The Starmer government decided in January to crush the mass protest movement where the Tories had tried and failed. 

Hence the ban on marchers laying flowers in memory of Gaza’s murdered children at the BBC headquarters on January 18, and the entrapment of march leaders by police parting to allow them through their lines, followed by the violent arrest of chief steward Chris Nineham and over 70 others. 

Nineham and Palestine Solidarity Campaign director Ben Jamal were charged with public order offences; over six weeks later, police “invited” a range of other leading peace campaigners, from Stop the War Coalition convener Lindsey German to Campaign for Nuclear Disarmament general secretary Sophie Bolt and the Morning Star’s own political reporter Andrew Murray, for interview. This is a bid to decapitate the movement and frighten protesters off the streets; the new amendments will give the state greater powers to punish those who remain defiant.
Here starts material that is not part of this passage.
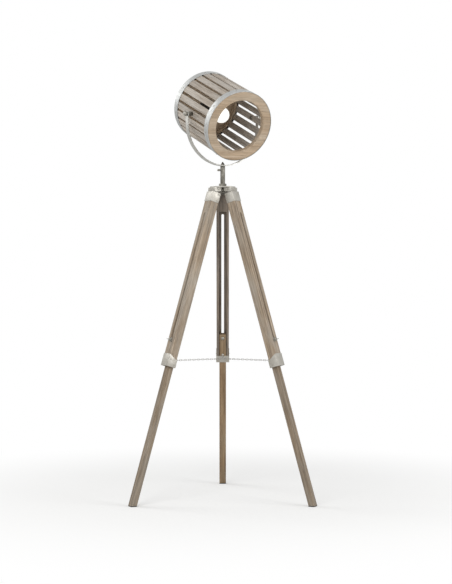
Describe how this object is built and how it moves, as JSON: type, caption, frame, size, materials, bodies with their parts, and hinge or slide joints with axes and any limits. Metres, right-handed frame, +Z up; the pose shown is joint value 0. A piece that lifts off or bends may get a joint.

Nobody should be fooled by government references to the race riots of last August, and attacks on mosques, as part of its rationale. Those attacks were illegal under existing laws, the perpetrators liable for serious punishment already. Ministers are trying to distract us from their real motive, which is directed squarely at smashing the peace movement.

The Crime and Policing Bill itself follows a raft of repressive legislation giving ever greater power to the state to ban or shut down protest, including the Police, Crime, Sentencing and Courts Act, the National Security Act and the Public Order Act.

Just as Rachel Reeves this week confirmed Labour is retaining and deepening Conservative austerity, Yvette Cooper shows it keeps to the same trajectory as the ousted Tory government in dismantling civil liberties.

It does so because the government serves the same ruling class, which faces the same crisis of legitimacy given falling living standards and growing opposition to war.

Unions and many MPs have begun to revolt at the government’s anti-working-class economic agenda. That needs to be extended to its assault on democratic rights.

As for the Palestine marches: Israel’s renewed war on Gaza makes them as important as ever, and it is their size which has so far prevented their suppression. We stay on the streets.